The STM32 pins are just standard logic GPIO not a differential input. You can prove this easily because the pins can be reconfigured for other uses.
The CAN bus has two layers: the physical layer you are talking about and the data link layer.
Yes, UART and USB are not CAN bus physical layer compatible, but that is what CAN bus transceivers are for to interface between the TTL source and the physical CAN bus.
Bosh created the CAN bus protocols. Refer to their documents for the technical details you are looking for.
Yes, But by ditching the physical layer you lose all noise immunity and nearly all the benefits of the CAN bus. I actually think the data layer requires error management in hardware which the STM32 doesn’t implement. But that’s a minor factor.
The issue is, most users don’t understand that and when they have issues they blame CAN as a whole or Klipper. When in reality it’s just BTT cutting corners and making weird design choices by implementing something in a way it was never intended to be implemented.

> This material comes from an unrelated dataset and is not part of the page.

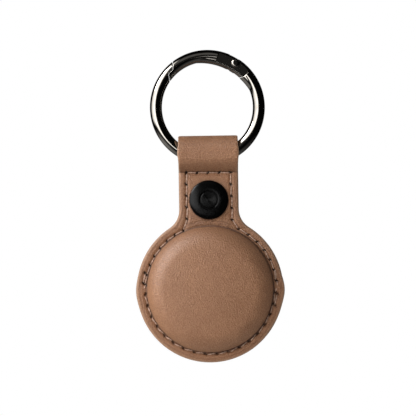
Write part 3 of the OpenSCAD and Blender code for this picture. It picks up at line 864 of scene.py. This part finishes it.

I’d be fine if BTT labeled it as something else, it’s less confusing that way. Or hell, Just use UART and simplify the entire thing.
Even STMs presentation on bxCAN (the implementation in the low cost mcus) shows it needs a transceiver.
First and foremost, most 3D print builders and manufacturers ignore the physical layer requirements for shielding the CAN bus cables.
Even though the CAN bus has good noise rejection, it can still be overwhelmed by being too close to stepper wires. As well as fan and heater wires are controlled by PWM, these frequencies can cause high noise on unshielded CAN_L and CAN_H wires.
The builder that do use shielded wiring do not typically have resending errors issues and can run at max bus speeds.
As I said, the ones that use shielded cables have fewer issues than those that don’t.
The specs were written for industrial and automotive designs, not hobbyist.
Wow, this went south fast.
The canbus transcievers are just dumb differential to ttl signal level convertors, right?
The protocol itself, including error handling is still in software?